While studying abroad in Austria last semester, my green eye caught many advanced initiatives in environmentalism and sustainability. The Austrians are much more environmentally conscious and aware than we are here in the U.S. We should take a look at what they are doing and if it can be implemented within our own community.
The trash system in Austria is simply amazing; every building has at least five different kinds of trash bins. There is a plastics bin that takes not only numbered plastics, but also anything and everything made of plastic. The paper bin takes all paper, even ones that have been stained by food. There are separate bins for clear and colored glass. Aluminum has its own bin. There is a “Bio” bin that takes all organic and food matter to become compost.
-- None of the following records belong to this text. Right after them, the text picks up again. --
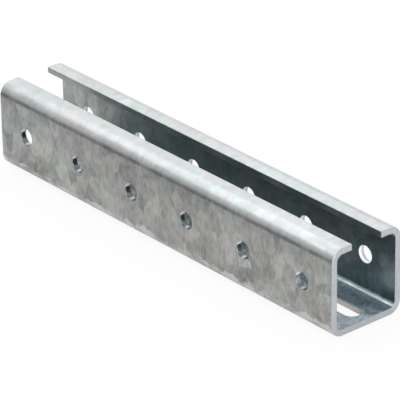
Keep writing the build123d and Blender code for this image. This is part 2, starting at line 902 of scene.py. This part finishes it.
def zinc_material(sizes, finish):
    """Hot-dip zinc: mottled crystals, and the bloom and the painted light, shade, highlights and reflections
    inside, in the holes and along the foot.
    """
    material, tree, shader = new_material("hot_dip_zinc")
    at = channel_place(tree, sizes)
    zinc = zinc_patterns(at.where, finish)
    inside = inside_zone(at, finish.skin)
    holes = hole_zones(at, inside)
    foot = foot_zones(at, zinc.wander, inside)
    bloom_and_light = bloom_and_light_zone(at, zinc.wander, inside, finish)
    calm = calm_zone(at, inside, holes, foot)

    # The crystals are a little softer over the third of the length by the drained end
    contrast = spread(calm, 1.0, finish.calm)
    softer = spread(step(at.from_drained_end, 0.115, 0.09), 1.0, 0.84)
    crystal_contrast = spread(calm, 1.0, finish.calm * CRYSTAL_CALM) * softer

    tone = zinc_tone(zinc, foot, calm, contrast, crystal_contrast, finish)
    colour = zinc_colour(at, zinc, inside, holes, foot, bloom_and_light, tone, finish)
    gloss = (zinc.crystal_gloss - 0.5) * contrast + 0.5
    rough = spread(gloss, finish.gloss_low, finish.gloss_high)
    rough = rough + bloom_and_light * BLOOM_ROUGHNESS + foot.gutter * GUTTER_ROUGHNESS
    metal = spread(bloom_and_light, finish.metal, finish.metal * BLOOM_METAL)
    # The painted highlight and the painted white reflection in the holes are not metal
    metal = metal * (1.0 - largest(holes.rim_highlight, holes.far))
    feed(shader.inputs["Base Color"], colour)
    feed(shader.inputs["Metallic"], metal)
    feed(shader.inputs["Roughness"], rough)
    feed(shader.inputs["Normal"], zinc_normal(zinc, crystal_contrast, finish))
    arrange(tree)
    return material


# Channel


def apply(modifier):
    """Applies a modifier of the active object."""
    bpy.ops.object.modifier_apply(modifier=modifier.name)


def pick_edges(piece, wanted):
    """Selects the edges whose two ends pass the test, in edit mode."""
    bpy.ops.mesh.select_all(action="DESELECT")
    bpy.ops.mesh.select_mode(type="EDGE")
    bpy.ops.object.mode_set(mode="OBJECT")
    points = piece.data.vertices
    for edge in piece.data.edges:
        edge.select = wanted(*(points[v].co for v in edge.vertices))
    bpy.ops.object.mode_set(mode="EDIT")


def rolled_strip(sizes):
    """The strip folded up into both walls and in into both lips, bent round and given its thickness."""
    bpy.ops.object.select_all(action="DESELECT")
    bpy.ops.mesh.primitive_plane_add(size=1.0, location=(0.0, 0.0, 0.0))
    piece = bpy.context.object
    piece.name = piece.data.name = "c_channel"
    bpy.ops.object.mode_set(mode="EDIT")
    bpy.ops.mesh.select_all(action="SELECT")
    bpy.ops.transform.resize(value=(sizes.length, sizes.width, 1.0))

    # Both walls up from the long edges of the base, then a lip in from each
    pick_edges(piece, lambda a, b: abs(a.y - b.y) < TOUCH)
    bpy.ops.mesh.extrude_region_move(TRANSFORM_OT_translate={"value": (0.0, 0.0, sizes.height)})
    rim = sizes.height - TOUCH
    for side in (-1.0, 1.0):
        pick_edges(piece, lambda a, b: min(a.z, b.z) > rim and a.y * side > 0 and b.y * side > 0)
        bpy.ops.mesh.extrude_region_move(TRANSFORM_OT_translate={"value": (0.0, -side * sizes.lip, 0.0)})

    def on_wall(point):
        return abs(abs(point.y) - sizes.width / 2) < TOUCH

    # Four bends, where the level edges of both walls are
    pick_edges(piece, lambda a, b: on_wall(a) and on_wall(b) and abs(a.z - b.z) < TOUCH)
    bpy.ops.mesh.bevel(
        offset_type="OFFSET",
        offset=sizes.bend_radius,
        segments=sizes.bend_steps,
        profile=0.5,
        affect="EDGES",
    )
    bpy.ops.mesh.select_all(action="SELECT")
    bpy.ops.mesh.normals_make_consistent(inside=False)
    bpy.ops.object.mode_set(mode="OBJECT")
    if any(face.normal.z > 0.5 and face.center.z < TOUCH for face in piece.data.polygons):
        piece.data.flip_normals()

    thick = piece.modifiers.new("Sheet", "SOLIDIFY")
    thick.thickness = sizes.sheet
    thick.offset = -1.0
    thick.use_even_offset = True
    apply(thick)
    return piece


def hole_punch(sizes):
    """One bar for each station, through both walls."""
    bpy.ops.object.select_all(action="DESELECT")
    bpy.ops.mesh.primitive_cylinder_add(
        vertices=PUNCH_SIDES,
        radius=sizes.hole_diameter / 2,
        depth=sizes.width * PUNCH_REACH,
        location=(first_station(sizes), 0.0, sizes.height / 2),
        rotation=(math.radians(90.0), 0.0, 0.0),
    )
    return repeated(sizes)


def slot_punch(sizes):
    """One round bar for each station, drawn out to the length of a slot."""
    bpy.ops.object.select_all(action="DESELECT")
    bpy.ops.mesh.primitive_cylinder_add(
        vertices=PUNCH_SIDES,
        radius=sizes.slot_width / 2,
        depth=sizes.sheet * 2 * PUNCH_REACH,
        location=(first_station(sizes), 0.0, 0.0),
        rotation=(0.0, 0.0, math.radians(180.0 / PUNCH_SIDES)),
    )
    bar = bpy.context.object
    bpy.ops.object.transform_apply(location=False, rotation=True, scale=False)
    for side in (-1.0, 1.0):
        bpy.ops.object.mode_set(mode="EDIT")
        bpy.ops.mesh.select_mode(type="VERT")
        bpy.ops.mesh.select_all(action="DESELECT")
        bpy.ops.object.mode_set(mode="OBJECT")
        for point in bar.data.vertices:
            point.select = point.co.x * side > 0
        bpy.ops.object.mode_set(mode="EDIT")
        drawn = side * (sizes.slot_length - sizes.slot_width) / 2
        bpy.ops.transform.translate(value=(drawn, 0.0, 0.0))
        bpy.ops.object.mode_set(mode="OBJECT")
    return repeated(sizes)


def first_station(sizes):
    """Place along the stock of the first punched station."""
    return -sizes.pitch * (sizes.stations - 1) / 2


def repeated(sizes):
    """Repeats the active punch at every station."""
    punch = bpy.context.object
    row = punch.modifiers.new("Row", "ARRAY")
    row.count = sizes.stations
    row.use_relative_offset = False
    row.use_constant_offset = True
    bpy.ops.object.transform_apply(location=True, rotation=True, scale=True)
    row.constant_offset_displace = (sizes.pitch, 0.0, 0.0)
    apply(row)
    return punch


def take_out(piece, punch):
    """Cuts a punch out of the piece and removes the punch."""
    bpy.ops.object.select_all(action="DESELECT")
    piece.select_set(True)
    bpy.context.view_layer.objects.active = piece
    cut = piece.modifiers.new("Punch", "BOOLEAN")
    cut.operation = "DIFFERENCE"
    cut.solver = "EXACT"
    cut.object = punch
    apply(cut)
    bpy.data.objects.remove(punch)


def round_edges(piece, sizes):
    """Rounds the cut and punched edges of the active piece, and keeps its flat faces flat in shading."""
    soft = piece.modifiers.new("Edges", "BEVEL")
    soft.width = sizes.edge_round
    soft.segments = EDGE_STEPS
    soft.limit_method = "ANGLE"
    soft.angle_limit = EDGE_TURN
    soft.use_clamp_overlap = False
    apply(soft)
    bpy.ops.object.mode_set(mode="EDIT")
    bpy.ops.mesh.select_all(action="SELECT")
    bpy.ops.mesh.remove_doubles(threshold=TOUCH)
    bpy.ops.mesh.normals_make_consistent(inside=False)
    bpy.ops.object.mode_set(mode="OBJECT")
    bpy.ops.object.shade_smooth_by_angle(angle=SMOOTH_TURN)
    even = piece.modifiers.new("Flats", "WEIGHTED_NORMAL")
    even.keep_sharp = True
    even.weight = 100
    apply(even)


def channel_piece(sizes):
    """Rolls the strip into the section, punches it and rounds its edges."""
    piece = rolled_strip(sizes)
    for punch in (hole_punch(sizes), slot_punch(sizes)):
        take_out(piece, punch)
    round_edges(piece, sizes)
    return piece


def mark_cut_faces(piece, sizes):
    """Gives the sawn ends the second material and the walls of the slots the third."""
    for face in piece.data.polygons:
        place, facing = face.center, face.normal
        end = abs(facing.x) > END_LEAN and abs(place.x) > sizes.length / 2 - sizes.edge_round
        slot = abs(facing.z) < WALL_LEAN and 0.0 < place.z < sizes.sheet and abs(place.y) < sizes.slot_width
        face.material_index = 1 if end else 2 if slot else 0


# Stage


def ray_kinds(tree):
    """Whether a ray is the camera's own, and whether it comes off or through a surface."""
    path = put(tree, "ShaderNodeLightPath")
    camera, glossy, through = (
        Field(path.outputs[name]) for name in ("Is Camera Ray", "Is Glossy Ray", "Is Transmission Ray")
    )
    return camera, largest(glossy, through)


def bare_material(name):
    """A material without a shader, its node tree and the socket for its surface."""
    material, tree, shader = new_material(name)
    tree.nodes.remove(shader)
    return material, tree, tree.nodes["Material Output"].inputs["Surface"]


def glow(tree, colour):
    """A surface that shines in one colour at a strength of 1."""
    shine = put(tree, "ShaderNodeEmission")
    feed(shine.inputs["Color"], (*colour, 1.0))
    return Field(shine.outputs[0])


def floor_material(colour):
    """White to the camera and in reflections, and still shaded where the channel stands."""
    material, tree, surface = bare_material("pale_floor")
    matt = put(tree, "ShaderNodeBsdfDiffuse")
    feed(matt.inputs["Color"], (*colour, 1.0))
    camera, mirrored = ray_kinds(tree)
    mix = put(tree, "ShaderNodeMixShader")
    feed(mix.inputs[0], mirrored * FLOOR_MIRRORED + camera * FLOOR_SEEN)
    feed(mix.inputs[1], Field(matt.outputs[0]))
    feed(mix.inputs[2], glow(tree, WHITE))
    feed(surface, Field(mix.outputs[0]))
    arrange(tree)
    return material


def softbox(name, place, aim, size, power, colour):
    """A large area lamp that points at a place and is out of the camera's sight."""
    lamp = bpy.data.lights.new(name, "AREA")
    lamp.shape = "RECTANGLE"
    lamp.size, lamp.size_y = size
    lamp.energy = power
    lamp.color = colour
    box = bpy.data.objects.new(name, lamp)
    box.location = place
    box.rotation_euler = (Vector(aim) - Vector(place)).to_track_quat("-Z", "Y").to_euler()
    box.visible_camera = False
    bpy.context.scene.collection.objects.link(box)


def card(name, place, size, colour, upright):
    """An evenly lit card that only reflections see."""
    bpy.ops.object.select_all(action="DESELECT")
    bpy.ops.mesh.primitive_plane_add(size=1.0)
    sheet = bpy.context.object
    sheet.name = name
    sheet.scale = (*size, 1.0)
    sheet.location = place
    if upright:
        sheet.rotation_euler = (math.radians(90.0), 0.0, 0.0)
    bpy.ops.object.transform_apply(location=True, rotation=True, scale=True)
    material, tree, surface = bare_material(name)
    feed(surface, glow(tree, colour))
    arrange(tree)
    sheet.data.materials.append(material)
    sheet.visible_camera = False
    sheet.visible_diffuse = False
    sheet.visible_shadow = False


def room_world(strength):
    """Even pale light from all round, white where the camera or a reflection sees it."""
    world = bpy.data.worlds.new("pale_room")
    bpy.context.scene.world = world
    world.use_nodes = True
    tree = world.node_tree
    room = tree.nodes["Background"]
    feed(room.inputs["Color"], (*WHITE, 1.0))
    feed(room.inputs["Strength"], spread(largest(*ray_kinds(tree)), strength, 1.0))
    arrange(tree)


def studio_camera(studio):
    """The camera at the photograph's viewing angle."""
    lens = bpy.data.cameras.new("camera")
    lens.lens = studio.camera_lens
    lens.sensor_width = 36.0
    lens.clip_start, lens.clip_end = 0.05, 20.0
    camera = bpy.data.objects.new("camera", lens)
    camera.location = studio.camera_place
    camera.rotation_euler = Euler(studio.camera_turn)
    bpy.context.scene.collection.objects.link(camera)
    bpy.context.scene.camera = camera


# Operators and panel


class CHANNEL_OT_channel(bpy.types.Operator):
    """Models the punched channel in place of the plain one"""

    bl_idname = "channel_stock.channel"
    bl_label = "Channel"

    def execute(self, context):
        sizes, finish = context.scene.channel_sizes, context.scene.zinc_finish
        piece = channel_piece(sizes)
        piece.data.materials.clear()
        piece.data.materials.append(zinc_material(sizes, finish))
        piece.data.materials.append(cut_material("sawn_face_zinc", finish.sawn_colour, metal=0.6))
        # The slot walls are lighter than the sawn ends: painted light for the shaded floor that they reflect
        piece.data.materials.append(cut_material("slot_wall_zinc", finish.slot_lit_colour, metal=0.3))
        mark_cut_faces(piece, sizes)
        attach(piece, "root")
        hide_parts("channel")
        return {"FINISHED"}


class CHANNEL_OT_studio(bpy.types.Operator):
    """Sets up the floor, the lamps and the camera"""

    bl_idname = "channel_stock.studio"
    bl_label = "Studio"

    def execute(self, context):
        studio = context.scene.channel_studio
        bpy.ops.object.select_all(action="DESELECT")
        bpy.ops.mesh.primitive_circle_add(vertices=96, radius=studio.floor_radius, fill_type="NGON")
        floor = context.object
        floor.name = "floor"
        floor.location.z = -FLOOR_GAP
        floor.data.materials.append(floor_material(studio.floor_colour))
        for each in CARDS:
            card(*each)
        for each in SOFTBOXES:
            softbox(*each)
        room_world(studio.room_light)
        studio_camera(studio)
        context.scene.view_settings.view_transform = "Standard"
        return {"FINISHED"}


class CHANNEL_PT_panel(bpy.types.Panel):
    """Lists the steps and settings of the channel"""

    bl_idname = "CHANNEL_PT_panel"
    bl_label = "C-Channel"
    bl_space_type = "VIEW_3D"
    bl_region_type = "UI"
    bl_category = "C-Channel"

    def draw(self, context):
        column = self.layout.column()
        column.operator(CHANNEL_OT_channel.bl_idname)
        column.operator(CHANNEL_OT_studio.bl_idname)
        for group in (context.scene.channel_sizes, context.scene.zinc_finish, context.scene.channel_studio):
            box = self.layout.box()
            for name in group.bl_rna.properties.keys():
                if name not in {"rna_type", "name"}:
                    box.prop(group, name)


classes = (
    ChannelSizes,
    ZincFinish,
    StudioSettings,
    CHANNEL_OT_channel,
    CHANNEL_OT_studio,
    CHANNEL_PT_panel,
)


def register():
    for each in classes:
        bpy.utils.register_class(each)
    bpy.types.Scene.channel_sizes = PointerProperty(type=ChannelSizes)
    bpy.types.Scene.zinc_finish = PointerProperty(type=ZincFinish)
    bpy.types.Scene.channel_studio = PointerProperty(type=StudioSettings)


def unregister():
    del bpy.types.Scene.channel_studio
    del bpy.types.Scene.zinc_finish
    del bpy.types.Scene.channel_sizes
    for each in reversed(classes):
        bpy.utils.unregister_class(each)


def main():
    register()
    bpy.ops.channel_stock.channel()
    bpy.ops.channel_stock.studio()


if __name__ == "__main__":
    main()
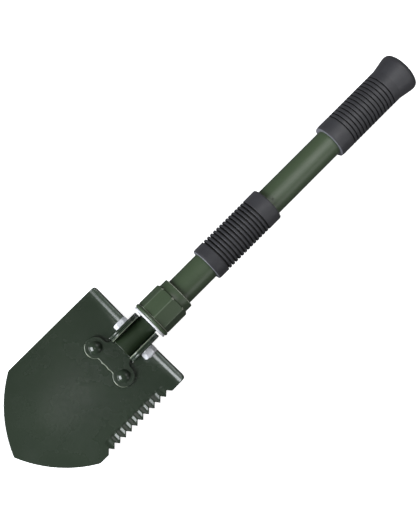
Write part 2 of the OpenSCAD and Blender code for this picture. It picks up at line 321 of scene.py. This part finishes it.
def rounded(corners, closed=True, steps=5, keep=0.12):
    """Rounds each (a, b, radius) corner of a path and holds the flats beside it with extra points."""
    count = len(corners)
    path = []
    for i, (a, b, radius) in enumerate(corners):
        here = Vector((a, b))
        ends = not closed and i in (0, count - 1)
        before = Vector(corners[i - 1][:2]) - here
        after = Vector(corners[(i + 1) % count][:2]) - here
        if ends or radius <= 0 or before.length < 1e-9 or after.length < 1e-9:
            path.append((a, b))
            continue
        angle = before.angle(after)
        if angle > math.pi - 0.01:
            path.append((a, b))
            continue
        reach = min(radius / math.tan(angle / 2), before.length * 0.49, after.length * 0.49)
        size = reach * math.tan(angle / 2)
        middle = (before.normalized() + after.normalized()).normalized()
        centre = here + middle * (size / math.sin(angle / 2))
        first = here + before.normalized() * reach
        last = here + after.normalized() * reach
        if before.length > 2 * reach + 4 * keep:
            path.append(tuple(first + before.normalized() * keep))
        start = first - centre
        sweep = start.angle_signed(last - centre)
        for k in range(steps + 1):
            turned = start.copy()
            turned.rotate(Matrix.Rotation(-sweep * k / steps, 2))
            path.append(tuple(centre + turned))
        if after.length > 2 * reach + 4 * keep:
            path.append(tuple(last + after.normalized() * keep))
    return path


def along_handle(a, b, c):
    return (a, b, c)


def turned(name, body, material, slot, path, place=along_handle, steps=96, closed=True):
    """Turns a path of (distance along the axis, radius) round the axis.

    A radius may be a function of angle.
    """
    verts, faces, rings = [], [], []
    for a, r in path:
        if not callable(r) and r <= 1e-6:
            rings.append([len(verts)])
            verts.append(place(a, 0, 0))
            continue
        rings.append(list(range(len(verts), len(verts) + steps)))
        for k in range(steps):
            angle = TAU * k / steps
            size = r(angle) if callable(r) else r
            verts.append(place(a, size * math.sin(angle), size * math.cos(angle)))
    pairs = list(zip(rings, rings[1:]))
    if closed:
        pairs.append((rings[-1], rings[0]))
    for one, two in pairs:
        for k in range(steps):
            n = (k + 1) % steps
            if len(one) == 1 and len(two) == 1:
                continue
            if len(one) == 1:
                faces.append((one[0], two[n], two[k]))
            elif len(two) == 1:
                faces.append((one[k], one[n], two[0]))
            else:
                faces.append((one[k], one[n], two[n], two[k]))
    return make_piece(name, body, material, slot, verts, faces, name)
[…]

Finally, there is the trashcan for everything else that does not fit into one of the previous categories, but there is very little actually being thrown out. We should take a cue from this and make a conscious effort to recycle all that we can.
The country also has an outstanding transportation system. There are trams, buses and trains everywhere. We should take advantage of the transportation we have here, such as the trains to New York City. Most Austrians ride bikes, which is made easier with the use of bike lanes. Every street has half of the sidewalk blocked off for bikes only. If we rode bikes instead of driving cars, think of all the gas that would be saved and the impact we could make.
The Austrian food industry is astonishing in its quality, price and environmental efforts. First, the food is more localized, with most of the grocery stores containing food grown or made within the country. There is also an abundance of farmer’s markets and most of the food is organic. The food tastes better because it is grown without pesticides. The price of healthier foods like fruits and vegetables is lower than here in the U.S. At Austrian grocery stores you need to bring your own bag or you have to buy either a large plastic or paper bag. There are seasons within the grocery stores and the restaurants. You will know what food is in season and being harvested by reading menus and seeing what is available to purchase.
There are accessible, easy and small changes that we can make in our everyday lives that can lead to big changes for our environment. We can commit to recycling, using better means of transportation and gaining a better recognition of food seasons.